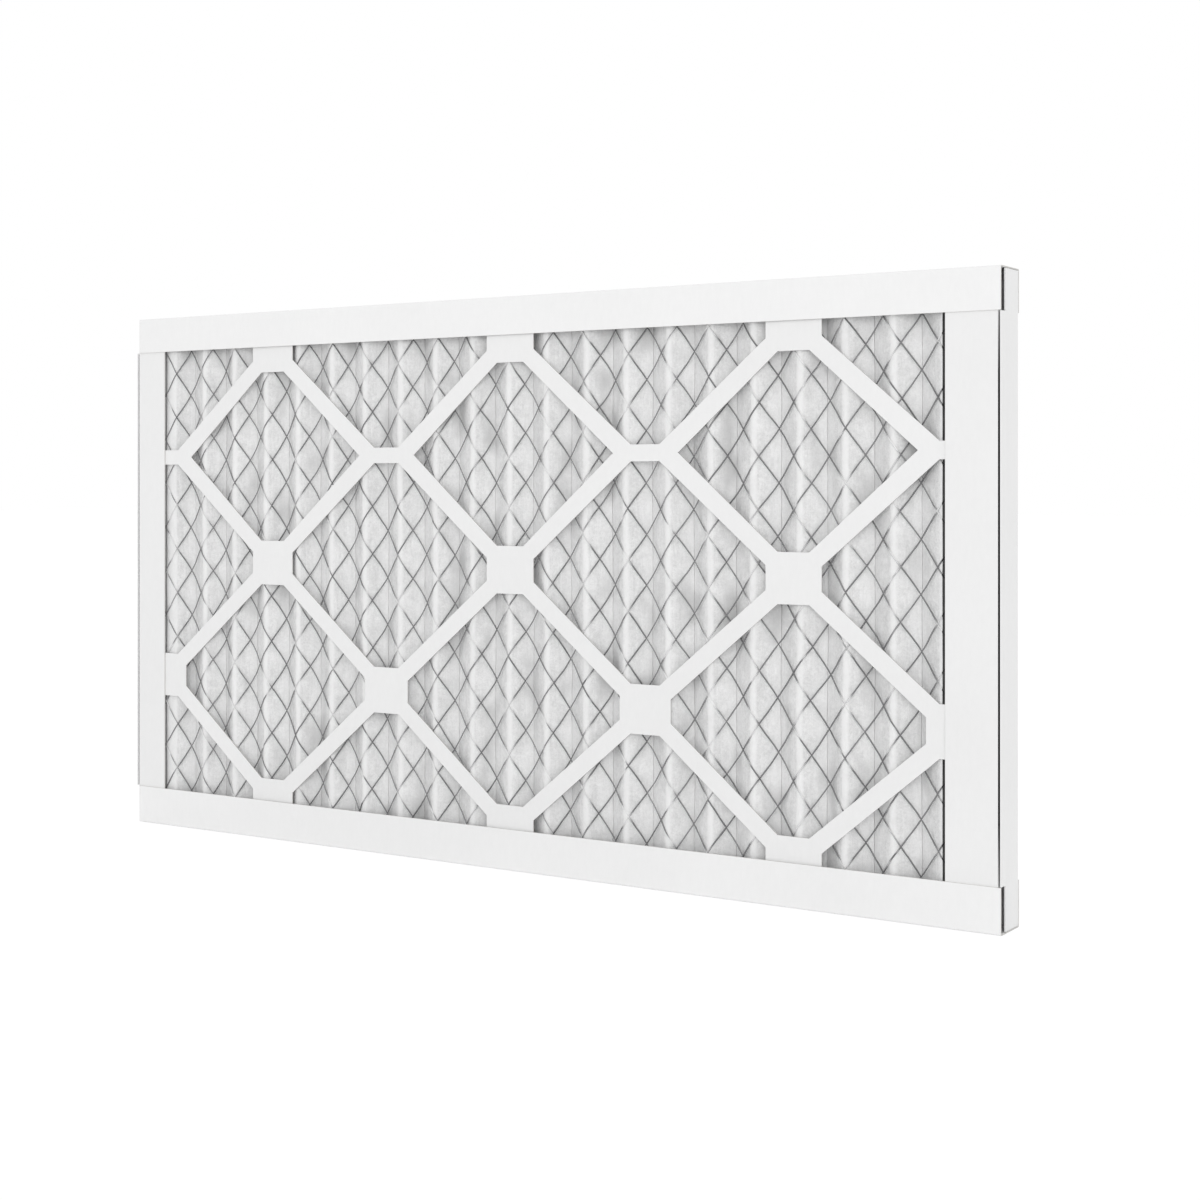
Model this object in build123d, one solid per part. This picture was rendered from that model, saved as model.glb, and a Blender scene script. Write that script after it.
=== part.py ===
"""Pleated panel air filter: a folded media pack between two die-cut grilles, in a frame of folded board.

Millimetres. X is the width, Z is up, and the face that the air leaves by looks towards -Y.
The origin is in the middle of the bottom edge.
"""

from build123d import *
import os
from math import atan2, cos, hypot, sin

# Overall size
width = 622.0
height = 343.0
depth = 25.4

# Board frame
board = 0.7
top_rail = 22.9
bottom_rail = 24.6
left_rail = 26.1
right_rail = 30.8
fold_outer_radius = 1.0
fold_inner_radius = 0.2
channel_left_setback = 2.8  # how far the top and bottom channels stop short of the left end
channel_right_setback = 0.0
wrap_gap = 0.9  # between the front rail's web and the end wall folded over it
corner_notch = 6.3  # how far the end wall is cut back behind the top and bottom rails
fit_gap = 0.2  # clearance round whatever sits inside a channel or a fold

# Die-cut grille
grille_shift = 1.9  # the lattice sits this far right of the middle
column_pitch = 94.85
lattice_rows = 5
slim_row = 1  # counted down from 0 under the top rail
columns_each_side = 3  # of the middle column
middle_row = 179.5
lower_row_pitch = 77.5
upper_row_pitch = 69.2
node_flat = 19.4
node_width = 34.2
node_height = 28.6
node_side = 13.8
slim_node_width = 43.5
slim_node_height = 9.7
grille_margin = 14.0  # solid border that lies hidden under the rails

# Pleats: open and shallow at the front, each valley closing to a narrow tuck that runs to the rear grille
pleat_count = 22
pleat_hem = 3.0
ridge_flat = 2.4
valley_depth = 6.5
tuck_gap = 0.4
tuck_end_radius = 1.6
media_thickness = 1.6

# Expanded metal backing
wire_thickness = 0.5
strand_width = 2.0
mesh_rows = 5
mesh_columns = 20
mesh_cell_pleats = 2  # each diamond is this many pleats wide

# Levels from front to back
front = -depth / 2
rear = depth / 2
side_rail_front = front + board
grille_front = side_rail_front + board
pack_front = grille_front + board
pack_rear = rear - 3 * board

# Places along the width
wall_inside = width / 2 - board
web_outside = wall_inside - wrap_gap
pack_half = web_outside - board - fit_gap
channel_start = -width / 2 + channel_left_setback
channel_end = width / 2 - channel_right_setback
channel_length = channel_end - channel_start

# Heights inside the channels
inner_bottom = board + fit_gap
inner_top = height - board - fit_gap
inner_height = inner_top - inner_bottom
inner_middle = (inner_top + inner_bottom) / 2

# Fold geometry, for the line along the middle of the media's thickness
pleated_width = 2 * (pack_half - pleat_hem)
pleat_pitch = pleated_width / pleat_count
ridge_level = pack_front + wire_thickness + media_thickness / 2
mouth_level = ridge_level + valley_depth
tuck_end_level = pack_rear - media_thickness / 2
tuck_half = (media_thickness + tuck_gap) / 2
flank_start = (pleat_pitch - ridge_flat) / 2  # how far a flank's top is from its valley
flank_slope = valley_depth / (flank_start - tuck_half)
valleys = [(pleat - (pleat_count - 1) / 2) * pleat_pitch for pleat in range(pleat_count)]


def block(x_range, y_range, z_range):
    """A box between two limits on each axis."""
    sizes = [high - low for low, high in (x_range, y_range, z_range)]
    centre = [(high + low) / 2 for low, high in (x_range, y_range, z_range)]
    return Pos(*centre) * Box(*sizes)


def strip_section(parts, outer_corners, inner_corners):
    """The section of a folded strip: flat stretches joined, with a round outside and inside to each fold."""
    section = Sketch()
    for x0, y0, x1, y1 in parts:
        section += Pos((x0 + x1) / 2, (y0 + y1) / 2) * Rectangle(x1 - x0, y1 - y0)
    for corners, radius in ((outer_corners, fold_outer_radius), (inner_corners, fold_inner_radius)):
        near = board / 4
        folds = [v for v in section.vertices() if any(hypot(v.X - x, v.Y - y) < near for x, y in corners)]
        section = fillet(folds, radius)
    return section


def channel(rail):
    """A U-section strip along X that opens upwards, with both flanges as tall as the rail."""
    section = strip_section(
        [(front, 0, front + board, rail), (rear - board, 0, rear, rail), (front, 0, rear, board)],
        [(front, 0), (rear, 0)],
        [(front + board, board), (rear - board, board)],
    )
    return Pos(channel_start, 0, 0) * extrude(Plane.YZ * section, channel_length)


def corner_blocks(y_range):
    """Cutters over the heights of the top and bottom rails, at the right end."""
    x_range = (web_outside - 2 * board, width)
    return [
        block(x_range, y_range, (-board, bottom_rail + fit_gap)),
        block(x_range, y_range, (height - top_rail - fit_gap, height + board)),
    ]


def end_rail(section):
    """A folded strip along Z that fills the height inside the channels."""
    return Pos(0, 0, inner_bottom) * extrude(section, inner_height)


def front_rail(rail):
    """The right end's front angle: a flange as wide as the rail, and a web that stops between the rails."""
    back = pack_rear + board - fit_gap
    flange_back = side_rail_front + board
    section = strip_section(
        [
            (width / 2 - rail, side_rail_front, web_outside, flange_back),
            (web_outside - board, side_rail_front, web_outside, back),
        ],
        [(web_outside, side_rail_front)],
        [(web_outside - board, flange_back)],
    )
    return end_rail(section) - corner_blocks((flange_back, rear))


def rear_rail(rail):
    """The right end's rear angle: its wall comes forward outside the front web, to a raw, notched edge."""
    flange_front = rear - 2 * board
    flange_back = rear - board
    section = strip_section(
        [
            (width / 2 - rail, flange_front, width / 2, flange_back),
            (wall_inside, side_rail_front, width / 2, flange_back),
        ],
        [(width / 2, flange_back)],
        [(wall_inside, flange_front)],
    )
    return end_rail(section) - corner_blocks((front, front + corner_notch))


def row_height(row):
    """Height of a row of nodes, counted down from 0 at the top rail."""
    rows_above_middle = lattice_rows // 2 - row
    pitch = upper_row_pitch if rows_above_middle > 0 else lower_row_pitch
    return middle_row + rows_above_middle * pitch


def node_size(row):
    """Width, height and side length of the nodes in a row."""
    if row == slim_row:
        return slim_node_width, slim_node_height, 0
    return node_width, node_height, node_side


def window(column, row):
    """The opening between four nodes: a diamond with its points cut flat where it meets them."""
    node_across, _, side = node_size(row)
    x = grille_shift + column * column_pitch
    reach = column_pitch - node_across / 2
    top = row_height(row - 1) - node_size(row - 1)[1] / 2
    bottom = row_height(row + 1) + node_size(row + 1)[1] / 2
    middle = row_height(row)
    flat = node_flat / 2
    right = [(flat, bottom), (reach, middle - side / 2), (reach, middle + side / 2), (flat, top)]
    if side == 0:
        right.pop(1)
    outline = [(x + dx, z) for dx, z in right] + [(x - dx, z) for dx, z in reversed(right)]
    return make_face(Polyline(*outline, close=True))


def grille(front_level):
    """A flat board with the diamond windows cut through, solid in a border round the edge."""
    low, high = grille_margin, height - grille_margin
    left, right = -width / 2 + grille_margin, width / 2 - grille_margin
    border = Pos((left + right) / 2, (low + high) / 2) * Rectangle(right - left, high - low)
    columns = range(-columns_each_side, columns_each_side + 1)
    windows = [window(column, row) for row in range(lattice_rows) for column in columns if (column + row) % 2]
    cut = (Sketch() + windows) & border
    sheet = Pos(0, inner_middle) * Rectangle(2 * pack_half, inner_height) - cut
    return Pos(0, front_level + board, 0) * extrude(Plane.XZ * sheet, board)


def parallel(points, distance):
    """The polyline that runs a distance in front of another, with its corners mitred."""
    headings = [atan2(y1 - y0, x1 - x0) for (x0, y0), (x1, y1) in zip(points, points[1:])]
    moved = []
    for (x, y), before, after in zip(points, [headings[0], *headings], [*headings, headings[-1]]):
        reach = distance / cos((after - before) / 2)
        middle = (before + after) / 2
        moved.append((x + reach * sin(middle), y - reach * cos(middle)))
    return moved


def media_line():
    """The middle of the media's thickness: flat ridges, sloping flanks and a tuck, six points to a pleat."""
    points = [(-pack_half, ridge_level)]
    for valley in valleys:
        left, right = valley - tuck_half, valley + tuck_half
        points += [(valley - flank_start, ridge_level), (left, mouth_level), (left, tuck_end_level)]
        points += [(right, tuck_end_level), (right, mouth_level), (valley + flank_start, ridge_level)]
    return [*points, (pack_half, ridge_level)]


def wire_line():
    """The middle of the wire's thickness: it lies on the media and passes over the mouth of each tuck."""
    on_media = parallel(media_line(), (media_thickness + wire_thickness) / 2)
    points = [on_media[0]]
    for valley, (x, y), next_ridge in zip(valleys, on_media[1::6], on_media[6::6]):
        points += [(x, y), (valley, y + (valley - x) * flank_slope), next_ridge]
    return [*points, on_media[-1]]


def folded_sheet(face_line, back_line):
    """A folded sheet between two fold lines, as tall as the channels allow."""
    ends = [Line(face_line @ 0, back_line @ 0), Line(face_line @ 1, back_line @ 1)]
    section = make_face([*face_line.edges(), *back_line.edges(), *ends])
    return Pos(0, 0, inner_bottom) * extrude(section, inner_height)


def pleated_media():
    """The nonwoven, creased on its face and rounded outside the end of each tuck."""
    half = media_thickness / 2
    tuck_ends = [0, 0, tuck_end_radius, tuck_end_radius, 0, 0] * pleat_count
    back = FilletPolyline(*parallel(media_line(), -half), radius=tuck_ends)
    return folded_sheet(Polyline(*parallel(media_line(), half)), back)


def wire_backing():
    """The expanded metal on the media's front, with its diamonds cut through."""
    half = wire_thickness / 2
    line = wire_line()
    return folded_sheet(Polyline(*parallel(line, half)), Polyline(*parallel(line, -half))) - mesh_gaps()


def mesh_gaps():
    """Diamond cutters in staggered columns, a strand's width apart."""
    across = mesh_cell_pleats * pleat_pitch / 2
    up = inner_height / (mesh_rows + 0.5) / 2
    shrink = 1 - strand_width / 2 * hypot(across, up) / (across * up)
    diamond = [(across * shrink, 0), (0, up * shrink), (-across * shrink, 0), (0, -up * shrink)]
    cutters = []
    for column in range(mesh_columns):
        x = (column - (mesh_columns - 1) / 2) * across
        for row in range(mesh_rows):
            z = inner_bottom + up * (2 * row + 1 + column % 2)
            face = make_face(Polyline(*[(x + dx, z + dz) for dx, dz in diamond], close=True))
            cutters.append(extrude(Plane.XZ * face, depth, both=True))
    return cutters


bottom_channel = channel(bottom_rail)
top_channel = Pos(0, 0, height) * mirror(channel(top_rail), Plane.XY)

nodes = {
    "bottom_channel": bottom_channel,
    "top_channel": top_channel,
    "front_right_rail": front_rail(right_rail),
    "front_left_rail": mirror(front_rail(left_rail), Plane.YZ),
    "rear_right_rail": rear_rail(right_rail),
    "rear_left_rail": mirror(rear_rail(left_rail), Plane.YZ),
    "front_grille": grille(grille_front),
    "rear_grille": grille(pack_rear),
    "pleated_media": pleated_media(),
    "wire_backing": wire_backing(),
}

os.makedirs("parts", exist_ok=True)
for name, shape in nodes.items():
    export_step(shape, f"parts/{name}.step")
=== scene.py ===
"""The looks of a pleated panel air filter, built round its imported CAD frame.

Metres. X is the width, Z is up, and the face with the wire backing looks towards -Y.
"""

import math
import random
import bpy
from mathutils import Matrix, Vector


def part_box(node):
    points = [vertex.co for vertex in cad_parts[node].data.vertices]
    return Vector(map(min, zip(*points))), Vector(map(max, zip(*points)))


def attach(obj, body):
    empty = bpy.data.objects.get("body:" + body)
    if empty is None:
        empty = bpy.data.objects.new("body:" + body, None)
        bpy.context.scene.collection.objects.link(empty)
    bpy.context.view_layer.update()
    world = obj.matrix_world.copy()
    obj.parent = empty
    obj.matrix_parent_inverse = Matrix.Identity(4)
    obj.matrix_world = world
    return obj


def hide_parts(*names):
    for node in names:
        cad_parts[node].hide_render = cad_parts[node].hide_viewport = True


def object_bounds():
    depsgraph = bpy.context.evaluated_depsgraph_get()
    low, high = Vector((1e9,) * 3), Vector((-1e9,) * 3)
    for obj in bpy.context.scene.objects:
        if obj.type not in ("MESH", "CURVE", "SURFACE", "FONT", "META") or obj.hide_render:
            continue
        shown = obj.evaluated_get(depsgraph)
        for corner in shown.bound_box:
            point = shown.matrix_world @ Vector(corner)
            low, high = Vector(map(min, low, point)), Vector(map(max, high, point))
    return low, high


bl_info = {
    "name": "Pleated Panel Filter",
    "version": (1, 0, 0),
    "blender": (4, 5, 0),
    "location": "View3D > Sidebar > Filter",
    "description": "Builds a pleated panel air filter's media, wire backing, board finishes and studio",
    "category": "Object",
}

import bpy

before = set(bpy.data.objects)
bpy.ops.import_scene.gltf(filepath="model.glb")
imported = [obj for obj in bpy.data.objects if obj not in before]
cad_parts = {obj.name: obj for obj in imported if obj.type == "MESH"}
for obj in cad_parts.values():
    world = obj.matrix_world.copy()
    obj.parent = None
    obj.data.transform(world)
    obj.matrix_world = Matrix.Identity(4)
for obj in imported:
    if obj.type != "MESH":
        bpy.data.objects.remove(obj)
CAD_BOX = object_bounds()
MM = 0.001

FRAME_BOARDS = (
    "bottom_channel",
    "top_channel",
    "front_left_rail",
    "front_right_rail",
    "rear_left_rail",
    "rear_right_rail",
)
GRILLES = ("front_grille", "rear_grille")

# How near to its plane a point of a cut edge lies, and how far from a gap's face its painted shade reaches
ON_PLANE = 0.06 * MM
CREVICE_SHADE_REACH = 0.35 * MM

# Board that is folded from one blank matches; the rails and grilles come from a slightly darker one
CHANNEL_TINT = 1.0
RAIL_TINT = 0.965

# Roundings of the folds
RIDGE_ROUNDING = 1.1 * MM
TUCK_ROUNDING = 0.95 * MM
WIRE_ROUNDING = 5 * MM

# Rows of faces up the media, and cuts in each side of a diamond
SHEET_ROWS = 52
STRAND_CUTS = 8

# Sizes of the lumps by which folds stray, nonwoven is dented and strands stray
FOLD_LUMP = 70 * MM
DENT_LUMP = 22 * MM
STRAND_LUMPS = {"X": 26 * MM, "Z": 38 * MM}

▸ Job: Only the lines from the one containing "bottom_channel = channel(bottom_rail)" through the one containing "return low, high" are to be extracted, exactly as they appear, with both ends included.

▸ Written answer:
bottom_channel = channel(bottom_rail)
top_channel = Pos(0, 0, height) * mirror(channel(top_rail), Plane.XY)

nodes = {
    "bottom_channel": bottom_channel,
    "top_channel": top_channel,
    "front_right_rail": front_rail(right_rail),
    "front_left_rail": mirror(front_rail(left_rail), Plane.YZ),
    "rear_right_rail": rear_rail(right_rail),
    "rear_left_rail": mirror(rear_rail(left_rail), Plane.YZ),
    "front_grille": grille(grille_front),
    "rear_grille": grille(pack_rear),
    "pleated_media": pleated_media(),
    "wire_backing": wire_backing(),
}

os.makedirs("parts", exist_ok=True)
for name, shape in nodes.items():
    export_step(shape, f"parts/{name}.step")
=== scene.py ===
"""The looks of a pleated panel air filter, built round its imported CAD frame.

Metres. X is the width, Z is up, and the face with the wire backing looks towards -Y.
"""

import math
import random
import bpy
from mathutils import Matrix, Vector


def part_box(node):
    points = [vertex.co for vertex in cad_parts[node].data.vertices]
    return Vector(map(min, zip(*points))), Vector(map(max, zip(*points)))


def attach(obj, body):
    empty = bpy.data.objects.get("body:" + body)
    if empty is None:
        empty = bpy.data.objects.new("body:" + body, None)
        bpy.context.scene.collection.objects.link(empty)
    bpy.context.view_layer.update()
    world = obj.matrix_world.copy()
    obj.parent = empty
    obj.matrix_parent_inverse = Matrix.Identity(4)
    obj.matrix_world = world
    return obj


def hide_parts(*names):
    for node in names:
        cad_parts[node].hide_render = cad_parts[node].hide_viewport = True


def object_bounds():
    depsgraph = bpy.context.evaluated_depsgraph_get()
    low, high = Vector((1e9,) * 3), Vector((-1e9,) * 3)
    for obj in bpy.context.scene.objects:
        if obj.type not in ("MESH", "CURVE", "SURFACE", "FONT", "META") or obj.hide_render:
            continue
        shown = obj.evaluated_get(depsgraph)
        for corner in shown.bound_box:
            point = shown.matrix_world @ Vector(corner)
            low, high = Vector(map(min, low, point)), Vector(map(max, high, point))
    return low, high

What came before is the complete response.